Task requirements: Give the number of lines that include the word "axes", nothing more.
— START Provided material —
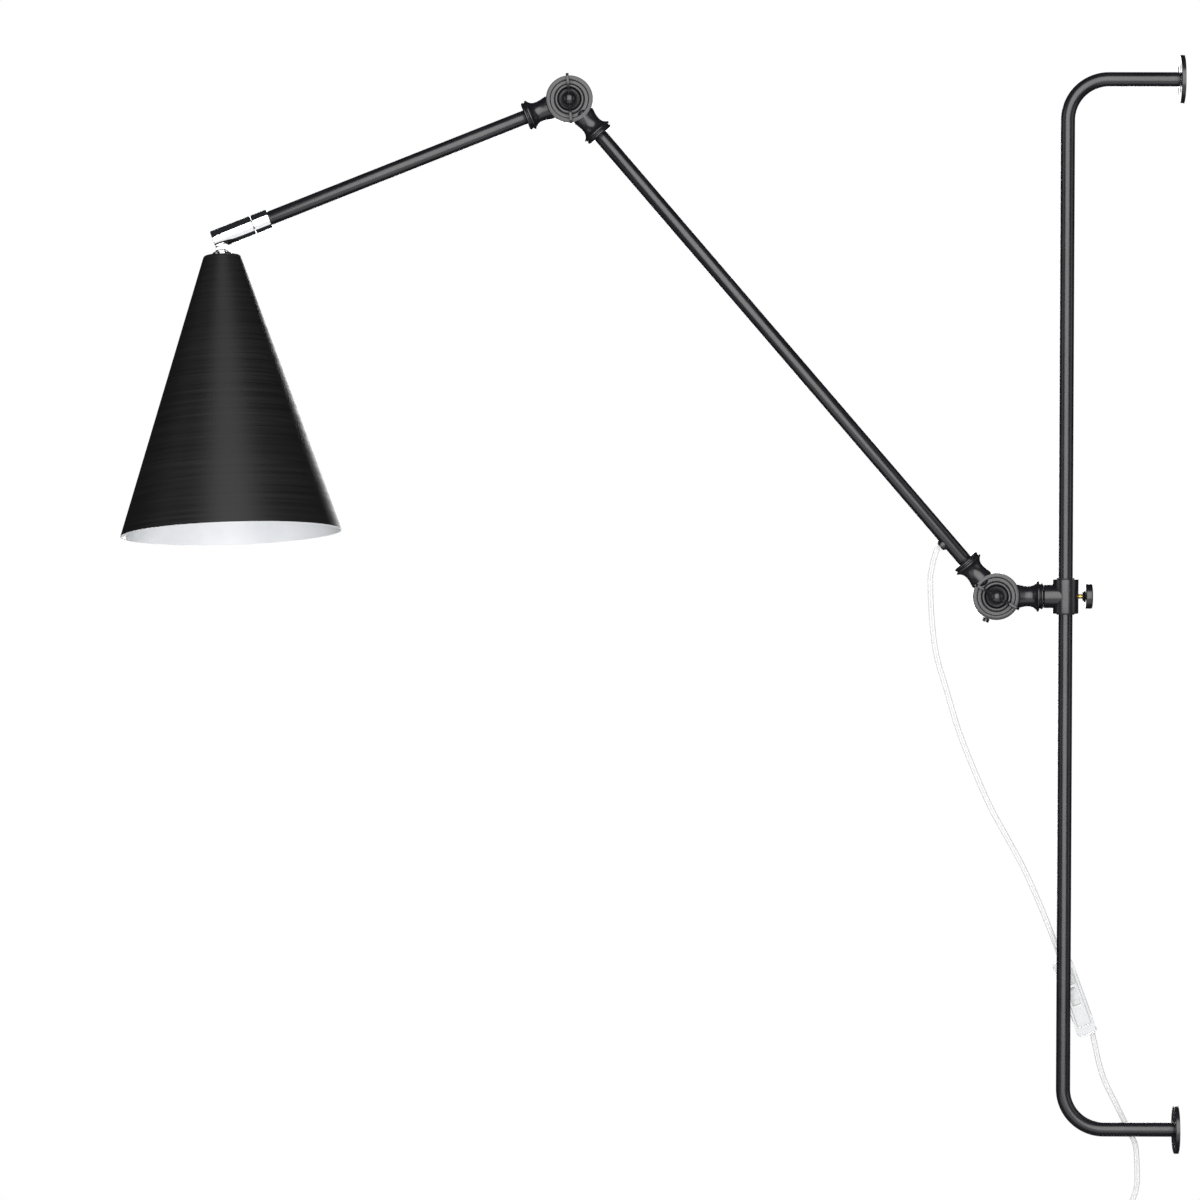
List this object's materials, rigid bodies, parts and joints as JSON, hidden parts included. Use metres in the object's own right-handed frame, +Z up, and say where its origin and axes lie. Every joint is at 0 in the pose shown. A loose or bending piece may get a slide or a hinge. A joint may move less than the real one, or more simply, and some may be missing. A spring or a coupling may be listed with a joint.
{
  "type": "swing arm wall sconce",
  "caption": "Wall lamp with a bent pole on two flanges, a sliding clamp, two jointed arms with wing nuts, a tilting cone shade and a clear cord with an inline switch and plug.",
  "frame": {"origin": "centre of the lower wall flange's back face, on the wall plane", "axes": "+Z up along the pole; +Y into the wall, so the lamp stands out towards -Y; +X is the side that the wing nuts face"},
  "size_m": [0.1983, 0.9614, 1.2322],
  "materials": {
    "black_paint": "satin powder coat",
    "shade_paint": "matt black outside, gloss white inside",
    "chrome": "polished",
    "brass": "bright",
    "steel": "zinc plated",
    "fibre": "matt",
    "clear_plastic": "clear",
    "white_plastic": "gloss",
    "black_plastic": "matt"
  },
  "bodies": {
    "wall_pole": {"pole_tube": "black_paint", "lower_wall_flange": "black_paint", "upper_wall_flange": "black_paint"},
    "pole_slider": {"collar_bush": "black_plastic", "cord_lower": "clear_plastic", "cord_coil": "clear_plastic", "cord_tie": "black_plastic", "cord_tail": "clear_plastic", "plug_strain_relief": "white_plastic", "plug_body": "white_plastic", "plug_pin_a": "steel", "plug_pin_b": "steel"},
    "clamp": {"clamp_collar": "black_paint", "collar_stud": "steel", "lower_rear_knuckle": "black_paint", "lower_stop_screw": "black_paint", "lower_friction_washer": "fibre", "lower_rear_cup_washer": "black_paint", "lower_bolt": "steel", "cord_upper": "clear_plastic", "switch_base": "clear_plastic", "switch_cover": "clear_plastic", "switch_terminal_block": "white_plastic"},
    "thumb_screw": {"thumb_screw_shaft": "brass", "thumb_screw_knob": "black_paint"},
    "long_arm": {"lower_front_knuckle": "black_paint", "lower_cup_washer": "black_paint", "long_arm_tube": "black_paint", "long_arm_lead": "white_plastic", "cord_gland": "black_paint", "gland_grommet": "clear_plastic", "upper_front_knuckle": "black_paint", "upper_cup_washer": "black_paint"},
    "lower_wing_nut": {"lower_wing_nut": "black_paint"},
    "forearm": {"upper_friction_washer": "fibre", "upper_rear_knuckle": "black_paint", "upper_rear_cup_washer": "black_paint", "upper_bolt": "steel", "forearm_tube": "black_paint", "forearm_lead": "white_plastic", "swivel_collar": "chrome", "swivel_nipple": "steel"},
    "upper_wing_nut": {"upper_wing_nut": "black_paint"},
    "swivel_head": {"swivel_body": "chrome", "tilt_pin": "steel"},
    "lamp_head": {"swivel_tongue": "chrome", "shade_nipple": "steel", "shade": "shade_paint", "shade_lock_nut": "steel", "lampholder_cap": "black_plastic", "lampholder_sleeve": "black_plastic", "lampholder_contact": "white_plastic"},
    "switch_rocker": {"switch_rocker": "white_plastic"}
  },
  "joints": [
    {"name": "collar_slide", "type": "slide", "parent": "wall_pole", "child": "pole_slider", "axis": [0, 0, 1], "range_m": [-0.42, 0.41]},
    {"name": "collar_swivel", "type": "hinge", "parent": "pole_slider", "child": "clamp", "pos_m": [0, -0.105, 0.487], "axis": [0, 0, 1], "range_deg": [-90, 90], "deforming": ["cord_lower"]},
    {"name": "thumb_screw_turn", "type": "hinge", "parent": "clamp", "child": "thumb_screw", "pos_m": [0, -0.09, 0.487], "axis": [0, 1, 0], "continuous": true},
    {"name": "lower_elbow", "type": "hinge", "parent": "clamp", "child": "long_arm", "pos_m": [0, -0.1685, 0.487], "axis": [1, 0, 0], "range_deg": [-40, 80], "deforming": ["cord_upper"]},
    {"name": "lower_wing_nut_turn", "type": "hinge", "parent": "clamp", "child": "lower_wing_nut", "pos_m": [0.0165, -0.1685, 0.487], "axis": [1, 0, 0], "continuous": true},
    {"name": "upper_elbow", "type": "hinge", "parent": "long_arm", "child": "forearm", "pos_m": [0, -0.55696, 0.93703], "axis": [-1, 0, 0], "range_deg": [-48, 189]},
    {"name": "upper_wing_nut_turn", "type": "hinge", "parent": "forearm", "child": "upper_wing_nut", "pos_m": [0.0165, -0.55696, 0.93703], "axis": [1, 0, 0], "continuous": true},
    {"name": "head_roll", "type": "hinge", "parent": "forearm", "child": "swivel_head", "pos_m": [0, -0.87308, 0.81187], "axis": [0, -0.9298, -0.3681], "range_deg": [-170, 170]},
    {"name": "shade_tilt", "type": "hinge", "parent": "swivel_head", "child": "lamp_head", "pos_m": [0, -0.87308, 0.81187], "axis": [0.9914, -0.048, 0.1214], "range_deg": [-70.7, 18.8]},
    {"name": "switch_rock", "type": "hinge", "parent": "clamp", "child": "switch_rocker", "pos_m": [-0.0225, -0.09339, 0.11897], "axis": [0, 0.9397, 0.342], "range_deg": [0, 12]}
  ]
}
— END Provided material —
Exercise solution: 2